Alternatively, if you would like to use the default MySQL server/user/password, but would like to specify an alternate database name, you can omit the --databaseuri
flag and instead pass --databasename [name_of_database]
(shortcut: -b
). If, for whatever strange reason, you include both flags, --databasename
has precedence over the database name in the --databaseuri
flag.
Use the --entitytype
flag (shortcut: -e
) to specify the name of the data type on the OData server you would like to download. This flag is required if you are downloading data (i.e. with -d
); however, if you are only creating tables (i.e. with -c
), you can omit this flag and it will create tables for all data types in the first schema on the server.
If you are downloading data, there is also a similar flag for expanding entity types, --expandtypes
(shortcut: -x
). This will use the $expand
parameter in OData to download additional entity types besides the main type you are downloading. For example, let's say you want to download all "permits", but permits have "locations" attached to them, and you want to download all locations as well. The command you'd use for this is --entitytype permits --expandtypes locations
. The --expandtypes
flag also allows you to list multiple tables by simply separating the table names with columns
By default, this script uses the name of the entities on the OData server as the name of their table in the MySQL database. If you would like to use alternate table names, you can specify an alternate name for the entity type with the --entitytable
flag (shortcut: -l
), and alternate names for the expand types with the --expandtables
flag (shortcut: -k
). Like the --expandtypes
flag, the --expandtables
flag supports multiple values separated by commas.
Basically, this tool can be used to perform two tasks: creating tables (enabled with the -c
flag) and downloading data (enabled with the -d
flag). You can do these both in one call of the command, or you can do them separately.
Before you can download data from the server, you need tables for them to go into. Here's the basic command you'll want to run:
python odata_mysql.py -c [--entitytype entity_type] [--odataroot odata_root] [--databaseuri mysql_uri]
If you prefer longer flags, you can use --createtables
instead of -c
.
This will create tables for all the data types in the first schema on the specified OData server. If you include an entity type with the --entitytype
flag (shortcut: -e
) and/or expand types with the --expandtypes
flag (shortcut: -x
), it will only create tables for those data types.
If you want to force the script to drop the tables if they already existed (as opposed to crashing), include the --aggressive
flag (shortcut: -a
).
If you want to include all schemas on the server instead just the first one, use the --includeallschemas
flag (shortcut: -i
) (basically, only including the first schema is a hacky workaround for Philadelphia's OData server, and this flag disables that hacky workaround).

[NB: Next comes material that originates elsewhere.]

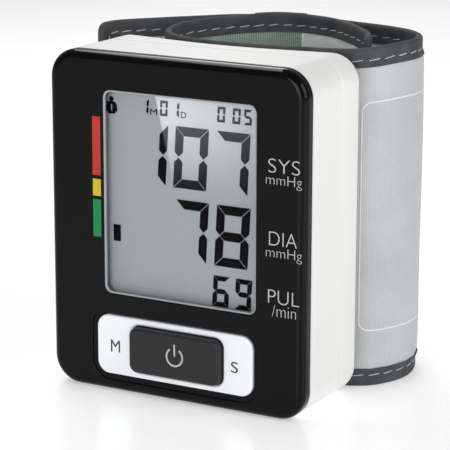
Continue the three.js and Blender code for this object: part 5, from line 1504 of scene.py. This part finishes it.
@dataclass
class Cuff:
    """Cloth skins, edge tape, stitches, printed line and hook tape."""

    band: Band = field(default_factory=Band)
    bend: float = 6.0
    skin: float = 0.5
    cloth_inset: float = 1.6
    crown: float = 0.2
    crown_run: float = 14.0
    pucker: float = 0.1
    pucker_run: float = 4.5
    pucker_pitches: tuple[float, float] = (5.6, 3.7)
    end_run: float = 8.0
    tape_reach: float = 4.7
    tape_thick: float = 0.35
    tape_inside: float = 0.02
    tape_tuck: float = 0.14
    tape_swell: float = 0.05
    leg_steps: tuple[float, ...] = (0, 0.06, 0.25, 0.6, 0.95, 1.2, 1.45, 1.7, 1.95, 2.3, 2.8)
    press: float = 0.12
    press_width: float = 0.45
    rail_steps: int = 380
    lap: tuple[float, float] = (37.75, 51.25)
    lap_lift: float = 0.2
    seam: float = 37.75
    welt_sides: tuple[float, float] = (0.5, 0.35)
    welt_lift: float = 0.16
    welt_thick: float = 0.3
    stitch_depth: float = 3.0
    stitch_pitch: float = 3.9
    stitch_half: float = 1.7
    stitch_tilt: float = math.radians(6)
    stitch_sink: float = 0.05
    stitch_dip: float = 0.2
    thread: float = 0.11
    frame_box: Outline = Outline(50, 57.6, 2.4, x=162.6, z=43.6, steps=8)
    frame_steps: int = 60
    frame_line: float = 0.32
    frame_lifts: tuple[float, float] = (0.055, 0.005)
    patch_x: float = 1.5
    patch_half: float = 7.7
    patch_margin: float = 6.6
    patch_lift: float = 0.35
    patch_thick: float = 0.6
    patch_corner: float = 2.0
    pieces: dict[str, list[bpy.types.Object]] = field(default_factory=dict)

    def bend_ends(self) -> tuple[float, float]:
        """Where the short bend at the hinge begins and ends along the band."""
        return self.band.hinge - self.bend, self.band.hinge + self.bend

    def stretches(self) -> list[Stretch]:
        """The band in three: what rides on the case, the short bend at the hinge, and the tail."""
        low, high = self.bend_ends()
        return [
            Stretch("root", -1, low, "case"),
            Stretch("bend", low, high),
            Stretch("tail", high, self.band.length + 1, "cuff_tail"),
        ]

    def attach(self, obj: bpy.types.Object, stretch: Stretch, nodes: Sequence[str] = ()) -> None:
        """Rides a piece on its stretch's body, or, on the bend, bakes it where it stands.

        Args:
            obj: the finished piece.
            stretch: where on the band it is.
            nodes: the solids that it replaces.
        """
        self.pieces.setdefault(stretch.name, []).append(obj)
        if stretch.body:
            settle(obj, stretch.body, nodes)
            return
        middle = self.band.height / 2
        start, end = (self.band.surface(np.array(d), middle, 0.0) for d in (stretch.start, stretch.stop))
        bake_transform(obj)
        declare(obj, nodes)

    def puff(self, distance: np.ndarray, up: np.ndarray, side: Side) -> np.ndarray:
        """How far the cloth stands out between its tapes.

        Args:
            distance: along the band.
            up: above the band's foot.
            side: which face.

        Returns:
            Millimetres outwards on that face: a crown that is zero under the tapes, slow waves along and
            across the band, and short puckers that die out within a few millimetres of each tape. The
            waves' lengths share no common measure, so that the pattern does not repeat.
        """
        past = np.clip(np.minimum(up, self.band.height - up) - self.tape_reach, 0, None)
        free = np.sin(np.clip(past / self.crown_run, 0, 1) * math.pi / 2)
        phase = 0.9 if side is Side.OUT else 2.3
        slow = 0.09 * np.sin(distance / 7.3 + phase + 0.6 * np.sin(up / 17))
        slow += 0.07 * np.sin(up / 9 + distance / 23 + phase)
        turns = [distance * 2 * math.pi / pitch for pitch in self.pucker_pitches]
        puckers = np.sin(turns[0] + 1.7 * np.sin(distance / 11) + phase)
        puckers += 0.5 * np.sin(turns[1] + phase * 2)
        ends = np.clip((self.band.to_end(distance) - self.tape_reach) / self.end_run, 0, 1)
        return (free * (self.crown + slow) + self.pucker * np.exp(-past / self.pucker_run) * puckers) * ends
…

Once you have tables created, you can download into them using this command:
python odata_mysql.py -d --entitytype entity_type [--expandtypes linked_entity_type] [--retryon5xx] [--odataroot odata_root] [--databaseuri mysql_uri]
If you prefer longer flags, you can use--downloaddata
instead of -d
.
The --entitytype
flag is required for downloading data; see the Flags section of this readme for details on that flag and the --expandtypes
flag.
The --retryon5xx
flag (shortcut: -y
) tells the script to retry a request once if it gets a 5xx error (i.e. an internal server error).
This documentation is a bit complex and confusing, so here's an example. This connects to the OData server for Philadelphia Open Data. It creates tables for permits and locations, then downloads all permits, as well as all locations attached to any permit. It stores the permits in a MySQL table called "PhillyPermit" and the locations in a MySQL table called "PhillyLocation", and both of these tables are created in a MySQL database called "my_awesome_database". The --retryon5xx
flag is also included in case the API throws an internal server error (which this particular server is sometimes prone to do). Here's the full command:
python odata_mysql.py --createtables --downloaddata --odataroot http://api.phila.gov/li/v1 --databasename my_awesome_database --entitytype permits --entitytable PhillyPermit --expandtypes locations --expandtables PhillyLocation --retryon5xx
If you prefer to use the shortcut versions of the flags, here is the same command using those:
python odata_mysql.py -c -d -r http://api.phila.gov/li/v1 -b my_awesome_database -e permits -l PhillyPermit -x locations -k PhillyLocation -y
The MIT License (MIT)
Copyright (c) 2015 HireWheel
Permission is hereby granted, free of charge, to any person obtaining a copy of this software and associated documentation files (the "Software"), to deal in the Software without restriction, including without limitation the rights to use, copy, modify, merge, publish, distribute, sublicense, and/or sell copies of the Software, and to permit persons to whom the Software is furnished to do so, subject to the following conditions:
The above copyright notice and this permission notice shall be included in all copies or substantial portions of the Software.
THE SOFTWARE IS PROVIDED "AS IS", WITHOUT WARRANTY OF ANY KIND, EXPRESS OR IMPLIED, INCLUDING BUT NOT LIMITED TO THE WARRANTIES OF MERCHANTABILITY, FITNESS FOR A PARTICULAR PURPOSE AND NONINFRINGEMENT. IN NO EVENT SHALL THE AUTHORS OR COPYRIGHT HOLDERS BE LIABLE FOR ANY CLAIM, DAMAGES OR OTHER LIABILITY, WHETHER IN AN ACTION OF CONTRACT, TORT OR OTHERWISE, ARISING FROM, OUT OF OR IN CONNECTION WITH THE SOFTWARE OR THE USE OR OTHER DEALINGS IN THE SOFTWARE.